肩こり

 かつて「何もせんのに肩がこる」というコマーシャルがテレビで流れていたことがあります。肩は、何か根(こん)をつめてやったときにもこりますが、何もしないで身体を動かさなかったときにも、やはりこるのです。

 ところで、医学専門書で「肩こり」を調べようとしても、ほとんど載っていないことに今回気がつきました。肩をこらした人はとても多いのに、です。肩こりなど病気とはいわないというわけなのでしょうか。

 肩こりは日常のいろいろな不具合が原因になっています。何かしたり何もしなかったりというようなことはもちろん、視力の問題、精神的ストレス、運動不足、喫煙、姿勢の悪さ、衣服や寝具の不具合、暑さ寒さ、車の運転などなど、まさに生活のあらゆる場面が肩をこらすことになります。

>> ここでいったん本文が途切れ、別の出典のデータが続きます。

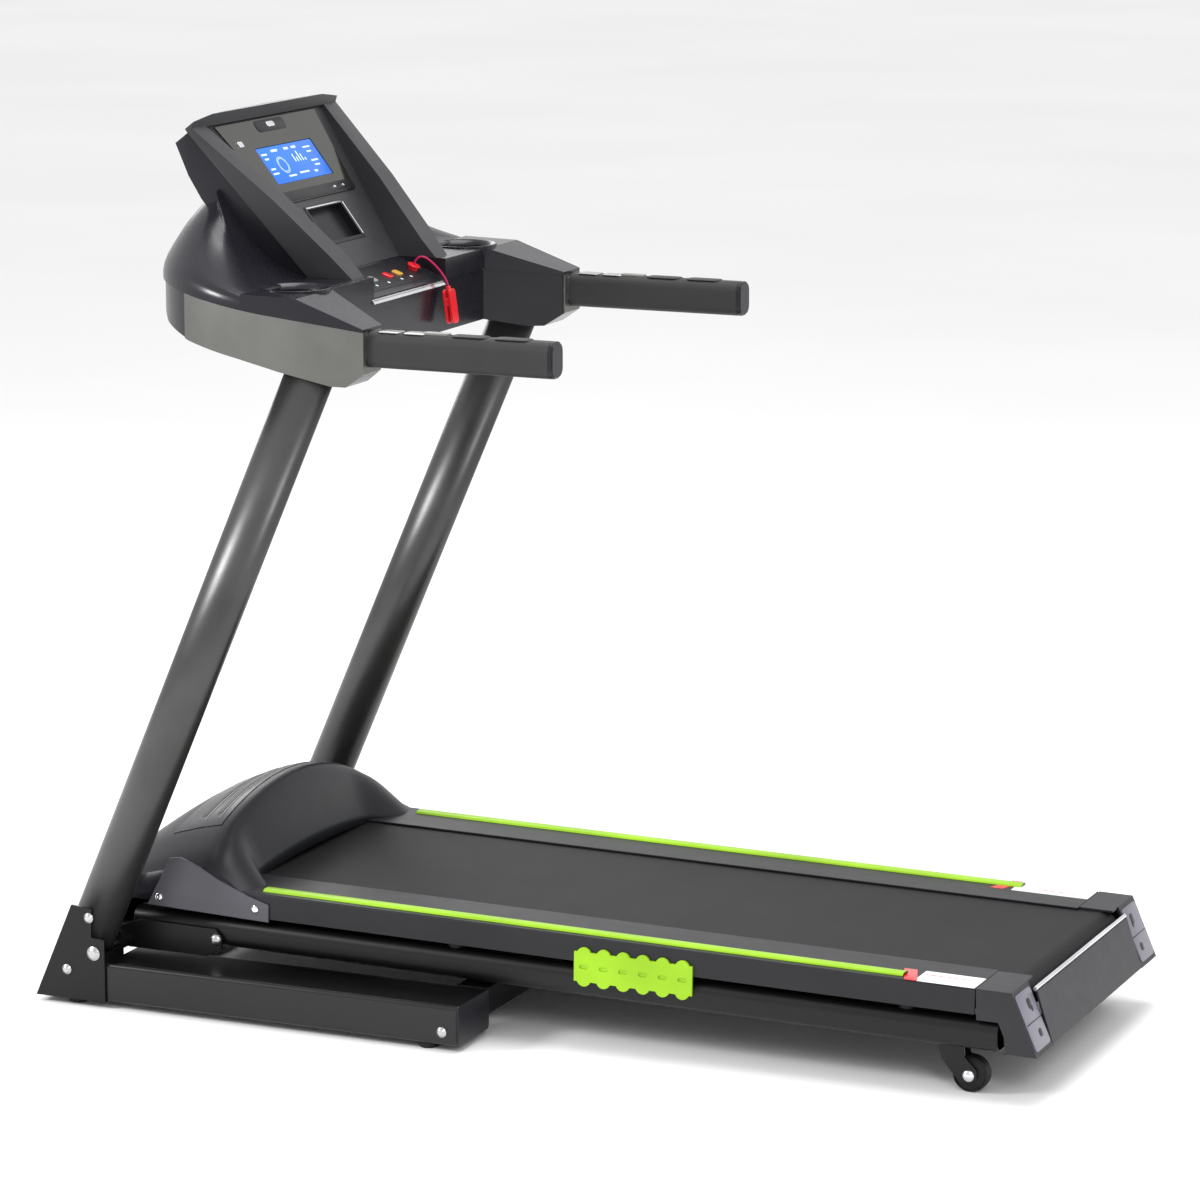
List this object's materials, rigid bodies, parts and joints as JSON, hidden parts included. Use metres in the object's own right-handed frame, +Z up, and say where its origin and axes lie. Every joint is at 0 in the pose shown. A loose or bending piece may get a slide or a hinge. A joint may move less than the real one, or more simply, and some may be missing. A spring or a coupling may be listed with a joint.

 冬は、厚着の衣類や布団が体に負担をかけるうえ、寒さのために血液の循環が悪くなって、とくに肩こりをおこしやすいときです。肩や首筋が冷えると、そのあたりの筋肉の血流が悪くなって、筋肉が疲労してしまいます。冷やす湿布は、ですから、肩こりには一般的には逆効果です。張りつけたときに気持ちがよいのでしばしば使われていますが、じつは温めて血管を広げ、血液循環をよくするのが正しい方法です。動かして筋肉をほぐすこと、ぬるい目の風呂でゆっくりと温まること、寒いときには首筋が冷えないような工夫をすることなどが肩こりの予防になります。

 上手なマッサージをしてもらったり温泉でのんびりしたりなどは、とてもいい予防と治療なのでしょうが、マッサージといい温泉といい、気持ちのよいのはそのときだけで、すぐ元どおりにこってしまいます。肩こり歴三十五年の私もたびたび経験していますが、原因が生活のなかにあることが多いのでしかたがありません。

 頭痛の原因でもある肩こり、しかし中には首の骨(頚椎)の変形や椎間板ヘルニア、あるいはまれではありますが腫瘍など、治療を必要とするものもあります。一度は病的なものでないかの検査をしておいても無駄ではないでしょう。